With Bonham’s departure the Crawling King Snakes dissolved. Yet Plant would not have to wait long for his next gig. While DJ-ing at the Old Hill Plaza, he spotted a band called the Tennessee Teens. A three-piece, they played blues and Tamla Motown covers, and had recently returned from a resident club gig in the German city of Frankfurt. Plant introduced himself to their guitarist, John Crutchley.

“He asked me if he could sing with us,” Crutchley recalls. “That’s how it started. We were doing the Plaza three or four times a week; it would always be the last venue of two or three we’d do each night. When we got there, Robert began to get up and do a song with us; some blues stuff, some Chuck Berry, Solomon Burke’s ‘Everybody Needs Somebody to Love.’ I can’t remember who asked whom but we agreed to make it into a band.

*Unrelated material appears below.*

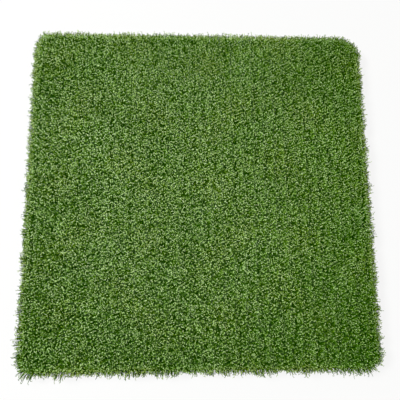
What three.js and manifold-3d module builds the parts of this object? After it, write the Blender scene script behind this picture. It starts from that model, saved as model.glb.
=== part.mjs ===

“He stuck out, even then. He liked to wear bomber jackets and he’d got this big, blond, curly hair. We were working-class lads and he came from a completely different background to us. We used to have to go and pick him up on a Saturday night. I remember his mum was quite prim and his dad being an ex-sergeant major type. His dad seemed a nice chap but neither of them was at all supportive of what he was doing. They never came to see him play.”

Watching their son go off with yet another band, Plant’s parents tried one last time to reason with him. The fall-out resulting from this encounter led to him leaving home at seventeen. He went off to live with his new bassist Roger Beamer, whose parents ran a bed and breakfast down the road in Walsall.

At the beginning of 1966 the Tennessee Teens changed their name to Listen. The band members had also thought up nicknames for each other, although it seems unlikely this over-extended their imaginations. John Crutchley became “Crutch,” drummer Geoff Thompson’s bulk led to him being christened “Jumbo,” while the rationale behind making Roger Beamer “Chalky” and Plant becoming “Plonky” is lost to time.

In a short press biography they put together at the same time Plant listed his hobbies as motoring and listening to soul records. “Mod girls” and clothes were foremost among his likes, “phonies” his biggest dislike. He soon revealed a flair for publicity, too.

Plant fed a story to John Ogden, the pop columnist at local newspaper the
Express & Star
. He told Ogden he had won a dance competition judged by Cathy McGowan, the alluring host of TV pop show
Ready Steady Go!
Plant claimed McGowan had accepted an invitation to come and see his new band, and had then asked them to perform on her show. Listen, said Plant, had declined as the proposed date clashed with a gig—“And we don’t break bookings like that,” he nobly added. It was enough to get them into the paper, Ogden’s piece running on March 3, 1966, in the week the Rolling Stones topped the U.K. charts with “19th Nervous Breakdown.”

“They came into the office and we had a chat in the works canteen,” Ogden says. “It wasn’t at all surprising to me that Cathy McGowan would go for him—she wasn’t alone. He looked great. There was something special about Robert, although not everyone saw it at the time.”

Listen’s beginnings were otherwise decidedly small-scale. Fashioning themselves as a mod group, their first gigs were mostly in pubs such as the Ship and Rainbow and the Woolpack in Wolverhampton, alongside the now-traditional warm-up engagements on the Reagan circuit. Yet Plant had by this stage developed into an impressive performer. He had learned to better control his voice, although it remained very much a strident blues roar. And he had gained enough confidence to unveil the dance moves he had honed strutting his stuff at mod clubs.

“Oh, he was great,” says Crutchley. “We’d start off our set with ‘Hold On I’m Comin’ ’ by Sam & Dave, and Robert would dance across the stage like he was floating. We rehearsed at my parents’ house, which was an old corner shop. My dad would ask me, ‘Is the Rubber Man coming tonight?’

“Rob gave us all an extra confidence. He was ambitious, but not so as it was in your face. He was a bit more relaxed off the stage. But once he got on it he would go into a different mode. He had a great stage presence and the voice was very much there from the start. For sure, he was very popular with the ladies, too.”